Royer adds that climate control and good lighting in the lab area are important, as are easily sanitized surfaces. "You need to plan in advance the equipment, space, and electrical requirements for the processing equipment and storage of containers," she says. "Accuracy in handling semen is critical to everyone, so communication and administration of the entire operation needs to be planned in advance."

If you plan to ship semen internationally, familiarize yourself with the USDA regulations governing approval of semen collection centers, says Royer. You can find these regulations online at "This information is good for anyone dealing with breeding and collection to know and design to," she says.

Construction and Design

When building and designing your breeding facility, first consider the number of horses you plan to work with during the breeding season.

"When you look at breeding facilities, you see everything from the small mom and pop organizations to large operations that have several stallions and breed 500 mares a year," says Freeman. "Smaller operations can just integrate facilities into buildings that they already have.
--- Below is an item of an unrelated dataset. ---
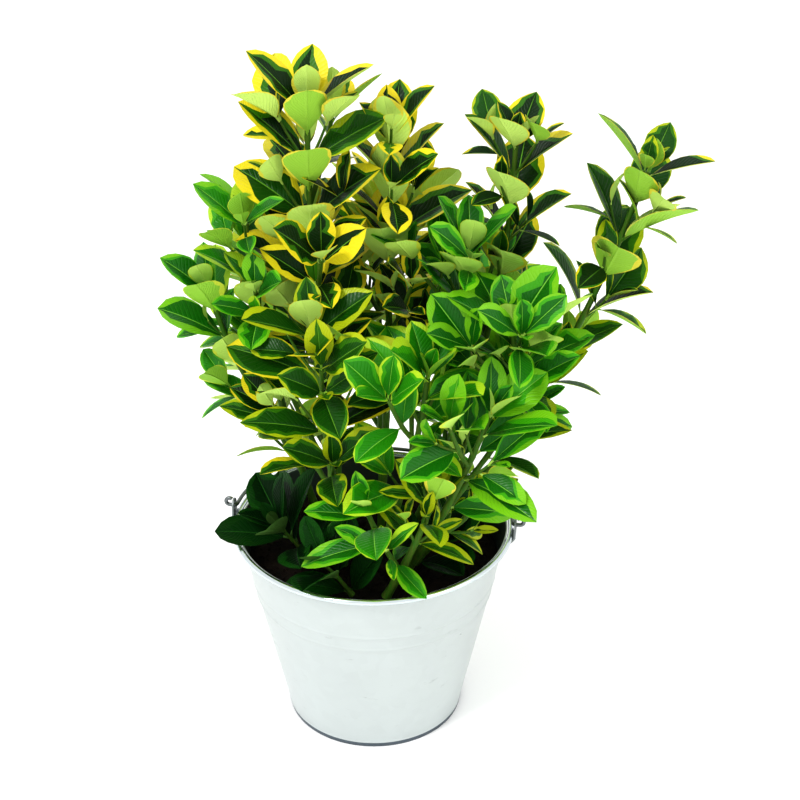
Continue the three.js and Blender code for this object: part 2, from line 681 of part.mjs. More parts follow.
// The points of a leaf at which the bucket, the soil, the bail and the ears are tested.
function leafPoints(leaf) {
  const points = [];
  for (let i = 1; i <= 10; i++) {
    const share = i / 10;
    const { point, face } = leafSpine(leaf, share);
    const h = (halfAt(share) * LEAF_WIDTH * leaf.length) / 2;
    for (const k of [-1, -0.5, 0, 0.5, 1]) {
      const p = point.clone().addScaledVector(leaf.side, k * h * Math.cos(radians(FOLD)));
      points.push(p.addScaledVector(face, Math.abs(k) * h * Math.sin(radians(FOLD))));
    }
  }
  return points;
}

const WALL_CLEARANCE = 1.6;
const SOIL_CLEARANCE = 1.2;
const RIM_CLEARANCE = 1.4;
const BAIL_CLEARANCE = 2.6;

function hitsBucket(p) {
  const r = Math.hypot(p.x, p.y);
  if (p.z < SOIL_TOP + SOIL_CLEARANCE) return true;
  if (p.z < BUCKET_HEIGHT + RIM_CLEARANCE) {
    const inner = wallRadius(p.z) - SHEET - WALL_CLEARANCE;
    const rim = p.z > BUCKET_HEIGHT - 5 ? RIM_RADIUS - 2 * BEAD_RADIUS - RIM_CLEARANCE : inner;
    return r > Math.min(inner, rim);
  }
  return false;
}

// True where a point lies in the shell that the bail sweeps, or at an ear.
function hitsBail(p) {
  const turn = radians(EAR_TURN);
  const along = p.x * Math.cos(turn) + p.y * Math.sin(turn);
  const back = -p.x * Math.sin(turn) + p.y * Math.cos(turn);
  const up = p.z - HINGE_HEIGHT;
  if (Math.abs(along) > EAR_FACE - 5 && Math.hypot(back, up) < EAR_EYE + 5) return true;
  const angle = THREE.MathUtils.radToDeg(Math.atan2(up, back));
  const radius = Math.hypot(along, back, up);
  if (Math.abs(radius - BAIL_RADIUS) > WIRE_RADIUS + BAIL_CLEARANCE) return false;
  return angle > -5 && angle < BAIL_LIFT + 4;
}

// Growth

// A stem as a chain of straight pieces, for the test of clearance.
function piecesAlong(points, radiusAt) {
  const pieces = [];
  for (let i = 0; i + 1 < points.length; i++) {
    const line = [points[i], points[i + 1]];
    pieces.push({ line, radius: radiusAt(i / points.length), length: line[0].distanceTo(line[1]) });
  }
  return pieces;
}

// The main stem of a shoot as an axis that carries leaves.
function mainAxis(shoot) {
  const from = clearStart(shoot);
  const points = stretch(shoot, from, 1, 8);
  return {
    shoot,
    path: pathOf(shoot),
    start: leafyStart(shoot),
    pairs: shoot.pairs,
    leaf: shoot.leaf,
    turn: shoot.turn,
    spread: shoot.spread,
    closing: shoot.closing ?? 0,
    first: FIRST_PAIR,
    pieces: piecesAlong(points, (share) => stemRadius(shoot, lerp(from, 1, share))),
    stem: leafyStem(shoot),
  };
}

// The stem inside a mass of leaves.
function leafyStem(shoot) {
  const start = leafyStart(shoot);
  const points = stretch(shoot, start, 1, TWIG_STEP);
  const radiusAt = (share) => stemRadius(shoot, lerp(start, 1, share));
  const fromSoil = shoot.bare === 0 && !shoot.from;
  return tubeAlong(points, radiusAt, TWIG_SIDES, shoot.turn, fromSoil);
}

// The twigs that a shoot means to carry, as axes.
function twigAxes(shoot) {
  const draw = randomFrom(shoot.seed + 500);
  const path = pathOf(shoot);
  const start = leafyStart(shoot);
  const count = shoot.twigs ?? 0;
  const twigs = [];
  for (let k = 0; k < count; k++) {
    const share = lerp(TWIG_LOW, TWIG_HIGH, (k + draw()) / count);
    const bearing = shoot.turn + 45 + TWIG_TURN * k + 30 * draw();
    const length = shoot.leaf * TWIG_LENGTH * lerp(0.8, 1.1, draw());
    const opening = TWIG_OPENING + 10 * draw();
    const { at, way } = leafFrame(path, lerp(start, 1, share), bearing, opening, 0, length, 1);
    const bend = at.clone().addScaledVector(way, (length * TWIG_OUT) / 2);
    const tip = at.clone().addScaledVector(way, length * TWIG_OUT);
    tip.addScaledVector(UP, length * TWIG_RISE);
    const own = new THREE.QuadraticBezierCurve3(at, bend, tip);
    const points = own.getPoints(4);
    const taper = (t) => lerp(TWIG_FOOT_RADIUS, TWIG_TIP_RADIUS, t);
    twigs.push({
      shoot,
      path: own,
      start: 0,
      pairs: TWIG_PAIRS,
      leaf: shoot.leaf * TWIG_LEAF,
      turn: bearing,
      spread: TWIG_SPREAD,
      closing: 0,
      first: TWIG_FIRST,
      pieces: piecesAlong(points, taper),
      stem: tubeAlong(own.getPoints(2), taper, TWIG_SIDES, bearing),
    });
  }
  return twigs;
}

// Every leaf that an axis means to carry, in order, each as a rule from a try to a leaf.
function leafPlan(axis, draw) {
  const jitter = (size) => (2 * draw() - 1) * size;
  const { path, pairs, spread, closing } = axis;
  const plan = [];
  const add = (t, bearing, opening, size, bend) => {
    const turn = bearing + jitter(TURN_JITTER / 2);
    const open = opening + jitter(OPEN_JITTER);
    const roll = jitter(ROLL_JITTER);
    const length = axis.leaf * size * (1 + jitter(SIZE_JITTER));
    plan.push((trial) =>
      leafFrame(path, t, turn + trial.turn, open + trial.open, roll, length * trial.size, bend),
    );
  };
  for (let pair = 0; pair < pairs; pair++) {
    const p = pairs > 1 ? pair / (pairs - 1) : 1;
    const share = lerp(axis.first, 1, Math.pow(p, INTERNODE_POWER));
    const t = lerp(axis.start, 1, share) - (p === 1 ? LAST_PAIR_BACK / path.getLength() : 0);
    const bearing = axis.turn + 90 * pair + jitter(TURN_JITTER);
    const size = lerp(LEAF_SIZE_LOW, 1, Math.sin(Math.PI * Math.min(1, p * 1.1)));
    for (const half of [0, 180]) {
      const facing = Math.max(0, -Math.sin(radians(bearing + half)));
      const opening = lerp(spread[0], spread[1], p) * (1 - closing * facing);
      add(t, bearing + half, opening, size, lerp(BEND_LOW, BEND_HIGH, p));
    }
  }
  return plan;
}

const axes = SHOOTS.map(mainAxis);

function axesTouch(one, two) {
  return one.pieces.some((a) =>
    two.pieces.some((b) => lineGap(a.line, b.line) < a.radius + b.radius + LIMB_CLEARANCE),
  );
}

// A twig is skipped where it would touch another limb, the bucket or the bail.
for (const shoot of SHOOTS) {
  for (const twig of twigAxes(shoot)) {
    const line = twig.pieces.map((piece) => piece.line[1]);
    if (line.some((p) => hitsBucket(p) || hitsBail(p))) continue;
    if (axes.some((axis) => axis.shoot !== shoot && axesTouch(twig, axis))) continue;
    axes.push(twig);
  }
}

const grown = [];

function fits(body, axis) {
  const points = leafPoints(body.leaf);
  if (points.some((p) => hitsBucket(p) || hitsBail(p))) return false;
  if (axes.some((other) => other !== axis && touchesLimb(body, other))) return false;
  return !grown.some((other) => other.axis !== axis && leavesTouch(body, other.body));
}

function growLeaves(axis, draw) {
  const kept = [];
  for (const leafAt of leafPlan(axis, draw)) {
    for (const trial of TRIES) {
      const body = leafBody(leafAt(trial));
      if (!fits(body, axis)) continue;
      kept.push(body.leaf);
      grown.push({ axis, body });
      break;
    }
  }
  return kept;
}

function massGeometry(shoot) {
  const draw = randomFrom(shoot.seed);
  const solids = [];
  for (const axis of axes.filter((each) => each.shoot === shoot)) {
    solids.push(solidOf(axis.stem));
    for (const leaf of growLeaves(axis, draw)) solids.push(solidOf(leafGeometry(leaf)));
  }
  return geometryOf(wholeBody(solids.reduce((all, one) => all.add(one))));
}

// The whole plant

const plant = new THREE.Group();
plant.add(meshOf("bucket", bucketGeometry(), ZINC));
plant.add(meshOf("soil", soilGeometry(), EARTH));

const handle = new THREE.Group();
handle.rotation.z = radians(EAR_TURN);
handle.add(meshOf("bail", bailGeometry(), WIRE));
for (const [name, turn] of [["ear_right", 0], ["ear_left", Math.PI]]) {
  const ear = meshOf(name, earGeometry(), ZINC);
  ear.rotation.z = turn;
  handle.add(ear);
}
plant.add(handle);

for (const shoot of SHOOTS) {
  if (shoot.bare > 0) {
    const name = (shoot.from ? "bough_" : "stem_") + shoot.name;
    plant.add(meshOf(name, limbGeometry(shoot), BARK));
  }
  plant.add(meshOf("leaves_" + shoot.name, massGeometry(shoot), TONES[shoot.tone]));
}

export default plant;
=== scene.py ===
import math

import bmesh
import bpy
import numpy as np
from mathutils import Matrix, Vector, noise
from mathutils.bvhtree import BVHTree
from mathutils.kdtree import KDTree


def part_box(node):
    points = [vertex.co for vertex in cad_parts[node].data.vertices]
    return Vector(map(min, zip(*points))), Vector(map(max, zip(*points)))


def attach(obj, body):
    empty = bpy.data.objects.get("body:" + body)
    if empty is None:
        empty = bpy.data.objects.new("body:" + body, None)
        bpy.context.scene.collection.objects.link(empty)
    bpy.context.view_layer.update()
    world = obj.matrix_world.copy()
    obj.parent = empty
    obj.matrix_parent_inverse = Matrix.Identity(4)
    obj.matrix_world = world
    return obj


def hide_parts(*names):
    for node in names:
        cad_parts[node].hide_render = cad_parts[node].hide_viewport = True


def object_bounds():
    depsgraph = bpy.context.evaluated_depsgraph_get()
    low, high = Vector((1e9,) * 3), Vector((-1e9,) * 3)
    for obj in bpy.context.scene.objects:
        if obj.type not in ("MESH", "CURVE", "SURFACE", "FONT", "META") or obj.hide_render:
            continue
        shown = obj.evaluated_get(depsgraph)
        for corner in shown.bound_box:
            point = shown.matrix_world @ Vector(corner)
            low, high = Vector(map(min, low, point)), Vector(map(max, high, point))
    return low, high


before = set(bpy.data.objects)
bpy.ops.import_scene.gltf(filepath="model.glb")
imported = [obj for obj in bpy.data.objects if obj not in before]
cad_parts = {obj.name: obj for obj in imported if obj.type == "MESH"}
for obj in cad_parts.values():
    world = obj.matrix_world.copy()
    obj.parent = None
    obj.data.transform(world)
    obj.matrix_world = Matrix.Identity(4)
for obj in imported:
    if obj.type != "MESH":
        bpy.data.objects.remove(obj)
cad_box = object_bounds()

MM = 0.001
PLANT = "potted_plant"
BAIL = "bail"

# Measures of the bucket, the bail and the compost, in millimetres
BUCKET_HEIGHT = 130
RIM_RADIUS = 85
FOOT_RADIUS = 54
BEAD_RADIUS = 1.75
SHEET = 0.8
SWAGE_HEIGHTS = (96.5, 86.5)
SWAGE_DEPTH = 0.6
SWAGE_WIDTH = 1.0
SOIL_TOP = 110
CLEAR = 0.3
EAR_TURN = -7.8
HINGE_HEIGHT = 133.7
BAIL_RADIUS = 84.3
WIRE_RADIUS = 1.2
CURL_RADIUS = 2.3
CURL_START = 88.6
BAIL_BEND = 2.2
EAR_EYE = 4.4
EAR_FACE = 85.5

# Camera
CAMERA_ELEVATION = 28.16
CAMERA_DISTANCE = 0.9
CAMERA_AIM = (0.0163, 0.0, 0.2122)
CAMERA_ROLL = -0.14
FOCAL_PIXELS = 1550
FRAME_PIXELS = 800
SENSOR = 36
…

Sometimes they'll just dedicate one end of a barn they already have to the breeding operation. This isn't a bad thing because your investment in a facility is hard to recoup if you're just dealing in small numbers."

Freeman says the absolute minimum area you will need for breeding is 24 feet by 24 feet, but that the smaller breeding sheds are typically 30 feet by 40 feet in size for added handler safety.

Building-wise, Royer recommends designing an anteroom (the equine equivalent of a waiting room) outside the breeding area in which to wash and prepare the stallion. "This needs to be at least 16 feet by 16 feet for safety, as a stallion can be quite excited in this process," she says.

Have a source of warm water and mild (not antibacterial) soap available in this room to clean the stallion's penis prior to breeding. Any container used should also be easily cleaned or disposable. This room should also have storage for materials.

For preparing or performing ultrasounds on mares, Royer says stocks--compartmentalized standing room-only stalls designed to hold horses relatively immobile for procedures (in this case, palpation or insemination)--come in handy. "In large operations you may have a number of stocks lined up for mares and foals with an ultrasound (machine) on a trolley that runs up and down the back of the line of stocks," she says. "An entire herd of mares may be checked daily (for estrous status or pregnancy) as part of the turnout routine during prime breeding season."

Designing a facility that is easy to disinfect is also important as bacteria and ¬sexually transmitted diseases are a risk when breeding horses.

Each mare's perineal area and each phantom should be cleaned with a dilute iodine solution pre- and post-breeding, and tease mares' tail wraps should be removed and washed.

All finish materials on a breeding facility's walls, ceilings, and floors need to be easily washed and sanitized. "For wood finishes, this means a waterproof coating," says Royer.

She notes that HDPE lumber, which is made of recycled post-consumer plastic, is a good, ecofriendly building material for breeding sheds, as it is maintenance-free, cleans easily, and is weather- and UV- resistant.

Take-Home Message

While starting your own breeding operation can be exciting, don't let the pitter patter of foal feet cloud your planning. Realistically consider how many mares and stallions you can handle, if you will be performing live cover, AI, or both, and then determine your equipment and building needs from there. Patterson recommends visiting other farms and veterinary clinics to get advice on layout and breeding equipment and also developing a good relationship with a skilled and reliable veterinarian.

"Setting up an (operation) is expensive and stressful," he says. "It's always recommended that a breeder, no matter how skilled, take time to gather advice from others in the industry in order to make informed decisions on equipment and costs. In the end, if done correctly, breeders should have a (facility) that is functional, cost-effective, and profitable to their business."